The couple takes one two-week vacation a year and finding people to care for Mrs. Phillips while they're away is difficult. Mrs. Del Bianco says she relies on relatives and girlfriends for some of the care, and has found additional help through the local council on aging. She says her mother feels bad about needing so much help and often tells her daughter that she'd rather die than be a burden. It's an ongoing issue, she says sadly. Dick Del Bianco says they modified their home to help his mother-in-law be more independent.
"We have a bathroom upstairs and a bathroom downstairs but nothing on the first floor," she said. "So we bit the bullet and took out a home equity loan and we created this bathroom, and what you see is a total of $8,000, plumbing, heating, carpenter work electrician and so forth."
Down the hall, they point to a new stair glider that allows Mrs.
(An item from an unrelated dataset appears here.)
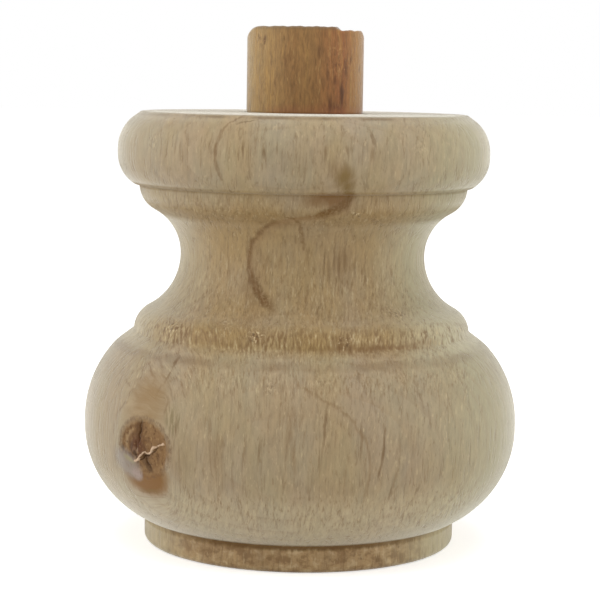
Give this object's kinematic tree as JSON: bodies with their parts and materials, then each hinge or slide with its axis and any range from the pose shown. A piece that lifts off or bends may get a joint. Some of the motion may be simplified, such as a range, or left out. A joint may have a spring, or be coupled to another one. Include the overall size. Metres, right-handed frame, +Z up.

Phillips to get up and down the stairs by herself. "This stair glider... You're looking at $3,000-$3,300 right here."
$1,500 toward the cost of the stair glider came from the Vermont center for independent living, a private, non-profit organization that works to improve the quality of life for disabled Vermonters. The center also reimbursed the Del Biancos for the entire cost of the downstairs bathroom. The state Medicaid program pays part of the costs for fill-in care when the Del Biancos go on vacation and Medicaid recently began paying Mrs. Del Bianco for seven hours worth of care she provides a day. She says she's embarrassed to take the money but she and her husband admit it helps. State officials say the money is well spent. They say the Del Biancos and other home care providers are saving Vermont taxpayers millions of dollars a year in nursing home costs. But even more important is the quality of life for 95-year-old Holly Phillips.
"Here we can say what we want, do what we want and cook when we want and if we don't want to cook we can say the heck with it and find something else to eat...What more can you ask for?" she said.
Holly Phillips sits in a pool of sunshine in the kitchen and smiles. She says she'd go to a nursing home if necessary, but living with her daughter makes it easier for her to visit with her grandchildren and great grandchildren. That keeps her connected she says, and it keeps her young.